I stood up and took my place in the line. Names being called, graduands walking up the stage, smiling, shaking hands, getting a piece of paper, walking off, and going back to their seat. One by one, the people in front of me disappeared. Until finally, I was next. They called my name and it seems time stood still. This is it. Everything I've worked for. All the sleepless nights, hours of writing, researching, procrastinating, wanting to quit, thoughts of failure, feelings of momentary triumphs, pondering, meditating, thinking... all of the hard work and the emotional roller coaster of the past two years for this moment. I walked up the steps, almost tripping on my hood, walked up, shook the Chancellor's hand and heard the words everyone else heard, but now seems so personal. Something something I confer to you something something Master of Theological Studies something something rights and privileges. And the hood was put on me and then I walked down the steps and then I got a picture with my diploma and I went back down to my seat. And just like that I now was a Master of Theological Studies. I looked at my diploma and wondered if I graduated with honours and it didn't really say it. But there was a letter in it. I opened it and was expecting some congratulatory letter. Instead, I found out that I was the recipient of an award (Catherine Thomson MacAlpine Memorial Scholarship) for academic excellence. I was overjoyed. It came as a complete surprise. After the convocation, while talking to a friend, I accidentally found out that I was also on the Honours List. Both achievements were what I've always dreamed of. I remember walking down the awards display case and always wished that my name would be up there. But to actually have it happen, is another thing!
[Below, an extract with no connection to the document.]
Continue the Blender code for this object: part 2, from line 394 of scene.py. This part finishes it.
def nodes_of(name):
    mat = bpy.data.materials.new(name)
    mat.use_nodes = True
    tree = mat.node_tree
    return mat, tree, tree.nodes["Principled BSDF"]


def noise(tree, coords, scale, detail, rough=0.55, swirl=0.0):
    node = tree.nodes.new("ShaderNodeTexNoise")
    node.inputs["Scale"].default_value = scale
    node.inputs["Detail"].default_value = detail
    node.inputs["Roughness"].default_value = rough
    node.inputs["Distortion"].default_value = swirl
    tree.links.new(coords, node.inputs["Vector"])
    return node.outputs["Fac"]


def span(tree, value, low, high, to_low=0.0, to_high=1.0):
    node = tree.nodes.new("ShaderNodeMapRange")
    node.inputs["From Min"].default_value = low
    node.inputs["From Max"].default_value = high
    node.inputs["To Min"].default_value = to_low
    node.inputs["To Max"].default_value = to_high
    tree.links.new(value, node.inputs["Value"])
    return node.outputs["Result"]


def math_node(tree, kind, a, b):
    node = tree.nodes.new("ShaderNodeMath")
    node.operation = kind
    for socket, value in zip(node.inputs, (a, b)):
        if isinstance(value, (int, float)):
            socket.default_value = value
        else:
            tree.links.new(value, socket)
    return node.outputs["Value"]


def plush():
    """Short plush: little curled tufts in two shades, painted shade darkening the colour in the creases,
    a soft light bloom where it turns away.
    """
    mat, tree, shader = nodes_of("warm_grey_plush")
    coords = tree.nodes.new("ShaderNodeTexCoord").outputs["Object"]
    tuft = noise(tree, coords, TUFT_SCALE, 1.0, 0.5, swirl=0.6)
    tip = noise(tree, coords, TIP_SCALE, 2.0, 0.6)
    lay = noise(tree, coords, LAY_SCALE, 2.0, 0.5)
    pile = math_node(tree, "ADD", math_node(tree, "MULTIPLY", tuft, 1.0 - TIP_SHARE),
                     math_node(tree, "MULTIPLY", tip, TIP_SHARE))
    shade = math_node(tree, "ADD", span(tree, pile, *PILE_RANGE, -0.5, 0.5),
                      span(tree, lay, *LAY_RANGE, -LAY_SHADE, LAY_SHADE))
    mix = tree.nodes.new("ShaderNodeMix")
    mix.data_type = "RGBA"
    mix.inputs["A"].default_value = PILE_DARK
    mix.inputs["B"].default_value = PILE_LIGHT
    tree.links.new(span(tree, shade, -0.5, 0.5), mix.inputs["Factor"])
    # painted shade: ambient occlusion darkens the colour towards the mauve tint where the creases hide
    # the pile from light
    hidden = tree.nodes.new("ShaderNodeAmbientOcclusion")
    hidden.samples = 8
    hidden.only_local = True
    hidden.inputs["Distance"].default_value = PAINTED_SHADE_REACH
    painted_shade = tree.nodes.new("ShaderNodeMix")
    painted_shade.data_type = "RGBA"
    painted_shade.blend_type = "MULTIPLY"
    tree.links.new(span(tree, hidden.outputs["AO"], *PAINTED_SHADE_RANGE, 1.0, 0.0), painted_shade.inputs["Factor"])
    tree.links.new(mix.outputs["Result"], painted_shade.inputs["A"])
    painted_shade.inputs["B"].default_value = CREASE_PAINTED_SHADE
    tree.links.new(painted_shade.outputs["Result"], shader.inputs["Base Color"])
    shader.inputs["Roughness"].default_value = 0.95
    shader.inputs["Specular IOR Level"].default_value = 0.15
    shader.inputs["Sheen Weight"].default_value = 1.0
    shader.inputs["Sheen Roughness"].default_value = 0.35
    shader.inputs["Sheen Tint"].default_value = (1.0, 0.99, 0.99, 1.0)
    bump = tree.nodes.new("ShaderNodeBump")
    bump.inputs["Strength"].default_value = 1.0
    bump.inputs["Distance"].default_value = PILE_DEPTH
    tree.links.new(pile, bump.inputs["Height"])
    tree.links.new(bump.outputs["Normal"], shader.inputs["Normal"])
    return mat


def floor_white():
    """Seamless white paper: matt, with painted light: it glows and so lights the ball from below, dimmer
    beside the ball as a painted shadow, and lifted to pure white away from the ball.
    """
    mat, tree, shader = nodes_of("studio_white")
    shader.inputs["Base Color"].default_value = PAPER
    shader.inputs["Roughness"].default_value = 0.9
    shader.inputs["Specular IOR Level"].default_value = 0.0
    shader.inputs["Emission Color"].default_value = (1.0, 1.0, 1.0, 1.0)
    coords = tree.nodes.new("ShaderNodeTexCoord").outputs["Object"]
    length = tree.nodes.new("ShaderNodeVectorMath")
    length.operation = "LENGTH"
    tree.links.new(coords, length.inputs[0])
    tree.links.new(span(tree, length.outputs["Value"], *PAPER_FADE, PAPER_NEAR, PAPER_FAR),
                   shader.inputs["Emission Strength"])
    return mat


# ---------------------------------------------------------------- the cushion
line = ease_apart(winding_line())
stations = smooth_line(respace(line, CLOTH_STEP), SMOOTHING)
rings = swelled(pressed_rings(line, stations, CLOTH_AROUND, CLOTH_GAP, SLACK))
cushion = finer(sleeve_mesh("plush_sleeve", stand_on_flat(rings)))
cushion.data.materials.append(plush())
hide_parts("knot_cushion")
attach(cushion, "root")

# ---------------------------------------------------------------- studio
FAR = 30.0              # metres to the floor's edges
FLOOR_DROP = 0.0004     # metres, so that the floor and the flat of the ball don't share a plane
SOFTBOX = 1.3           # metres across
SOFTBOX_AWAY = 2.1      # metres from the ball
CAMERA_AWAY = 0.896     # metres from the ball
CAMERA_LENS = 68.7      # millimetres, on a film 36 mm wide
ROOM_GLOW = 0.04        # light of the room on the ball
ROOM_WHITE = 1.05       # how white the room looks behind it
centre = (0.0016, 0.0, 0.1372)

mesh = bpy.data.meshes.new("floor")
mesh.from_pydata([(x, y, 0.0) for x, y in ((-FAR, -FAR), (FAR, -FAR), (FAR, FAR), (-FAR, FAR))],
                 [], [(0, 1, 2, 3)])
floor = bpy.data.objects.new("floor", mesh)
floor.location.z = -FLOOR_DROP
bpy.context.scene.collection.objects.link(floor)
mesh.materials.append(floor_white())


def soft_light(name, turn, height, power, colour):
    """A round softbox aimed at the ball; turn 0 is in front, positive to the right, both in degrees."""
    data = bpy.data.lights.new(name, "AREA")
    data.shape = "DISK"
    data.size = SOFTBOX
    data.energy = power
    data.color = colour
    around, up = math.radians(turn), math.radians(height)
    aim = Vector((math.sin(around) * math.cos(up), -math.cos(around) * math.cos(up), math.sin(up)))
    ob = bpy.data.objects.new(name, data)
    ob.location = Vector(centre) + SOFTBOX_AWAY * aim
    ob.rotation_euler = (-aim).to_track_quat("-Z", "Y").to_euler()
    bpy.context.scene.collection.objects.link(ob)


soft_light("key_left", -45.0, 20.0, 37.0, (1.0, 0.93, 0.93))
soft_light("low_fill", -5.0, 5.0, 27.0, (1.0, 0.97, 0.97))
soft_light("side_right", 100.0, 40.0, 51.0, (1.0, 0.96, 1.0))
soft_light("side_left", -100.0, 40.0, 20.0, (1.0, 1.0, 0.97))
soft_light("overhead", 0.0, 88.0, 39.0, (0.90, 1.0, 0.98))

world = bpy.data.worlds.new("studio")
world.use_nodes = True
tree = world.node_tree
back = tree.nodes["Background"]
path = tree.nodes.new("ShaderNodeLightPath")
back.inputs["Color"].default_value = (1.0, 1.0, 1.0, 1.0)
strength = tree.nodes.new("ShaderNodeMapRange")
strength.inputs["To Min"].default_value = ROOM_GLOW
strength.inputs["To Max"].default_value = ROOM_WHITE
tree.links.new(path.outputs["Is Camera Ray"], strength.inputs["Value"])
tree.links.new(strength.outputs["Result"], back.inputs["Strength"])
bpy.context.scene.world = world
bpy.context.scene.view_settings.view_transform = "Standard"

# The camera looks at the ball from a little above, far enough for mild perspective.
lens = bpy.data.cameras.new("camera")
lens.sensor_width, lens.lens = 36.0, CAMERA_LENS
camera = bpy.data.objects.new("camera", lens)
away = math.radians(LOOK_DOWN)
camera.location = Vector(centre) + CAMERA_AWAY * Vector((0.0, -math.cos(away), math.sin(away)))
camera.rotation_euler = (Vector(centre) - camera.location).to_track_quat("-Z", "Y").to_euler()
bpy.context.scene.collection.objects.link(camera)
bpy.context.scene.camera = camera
Later on, I found out that the award was voted on by the whole faculty which made me appreciate the award even more. To think that when they were thinking about who best exemplified academic excellence, out of all the people they would choose me as the bearer, is flabbergasting! As much as I am happy and proud that I won the award, I find myself more humbled and very grateful. I know that it is only by the grace of God that I got it and it was not all me. And I don't mean that as some spiritual cliche. Through this event, I actually experience God's mercy and compassion. Usually, when people win an award, they experience God in more triumphalist terms. For me, I was yet again reminded of how low I am and how high God is. I cannot help but express the words of the Psalmist when he said "What is man, that thou art mindful of him? and the son of man, that thou visitest him?"
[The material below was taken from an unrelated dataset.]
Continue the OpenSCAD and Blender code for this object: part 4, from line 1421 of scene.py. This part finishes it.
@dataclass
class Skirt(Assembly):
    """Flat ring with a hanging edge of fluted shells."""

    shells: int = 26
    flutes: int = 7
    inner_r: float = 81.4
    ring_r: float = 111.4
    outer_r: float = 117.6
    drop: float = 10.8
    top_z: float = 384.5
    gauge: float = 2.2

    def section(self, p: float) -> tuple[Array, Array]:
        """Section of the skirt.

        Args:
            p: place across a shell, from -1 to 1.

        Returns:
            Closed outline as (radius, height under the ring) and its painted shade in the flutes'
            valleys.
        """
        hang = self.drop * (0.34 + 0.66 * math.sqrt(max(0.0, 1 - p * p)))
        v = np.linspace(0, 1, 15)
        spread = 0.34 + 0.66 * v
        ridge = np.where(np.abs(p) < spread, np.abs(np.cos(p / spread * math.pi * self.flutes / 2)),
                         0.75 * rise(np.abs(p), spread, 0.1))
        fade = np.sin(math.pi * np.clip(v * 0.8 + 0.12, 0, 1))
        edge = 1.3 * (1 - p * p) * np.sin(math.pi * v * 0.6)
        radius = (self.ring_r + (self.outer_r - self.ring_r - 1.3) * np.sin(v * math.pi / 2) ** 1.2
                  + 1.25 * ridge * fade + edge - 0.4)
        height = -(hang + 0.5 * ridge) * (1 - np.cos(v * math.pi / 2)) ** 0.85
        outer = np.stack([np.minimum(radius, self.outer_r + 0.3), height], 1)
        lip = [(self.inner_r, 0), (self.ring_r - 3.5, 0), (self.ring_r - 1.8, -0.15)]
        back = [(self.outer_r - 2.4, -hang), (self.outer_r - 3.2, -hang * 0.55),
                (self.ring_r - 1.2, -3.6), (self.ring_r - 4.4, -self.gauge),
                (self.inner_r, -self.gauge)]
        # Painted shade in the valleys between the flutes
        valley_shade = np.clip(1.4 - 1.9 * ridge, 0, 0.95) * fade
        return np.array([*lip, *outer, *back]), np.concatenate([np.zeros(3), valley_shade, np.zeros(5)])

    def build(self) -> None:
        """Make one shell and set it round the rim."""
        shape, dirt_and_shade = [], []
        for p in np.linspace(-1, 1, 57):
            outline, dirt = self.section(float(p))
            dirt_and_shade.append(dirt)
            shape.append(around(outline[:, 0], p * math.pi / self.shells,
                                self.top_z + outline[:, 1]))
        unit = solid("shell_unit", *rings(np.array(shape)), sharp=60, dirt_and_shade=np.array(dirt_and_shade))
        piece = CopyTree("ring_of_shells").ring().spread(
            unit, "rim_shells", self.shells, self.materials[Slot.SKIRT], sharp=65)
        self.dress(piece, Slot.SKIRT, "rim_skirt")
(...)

I just feel so thankful, grateful and loved. I am yet again reminded of how my life has been enriched by the people in my life. Thank You Lord for allowing me to have this opportunity to learn more and draw closer to You. Thank You for providing me with the financial means to do so. Thank You for using this time to humble me and give me a better understanding of who You are to me and to Your people.

and scene...

1 comment:

Steve said...

Congratulations! Sounds like a turbulent road to get there but it's amazing when you see all that effort pay off....ten fold!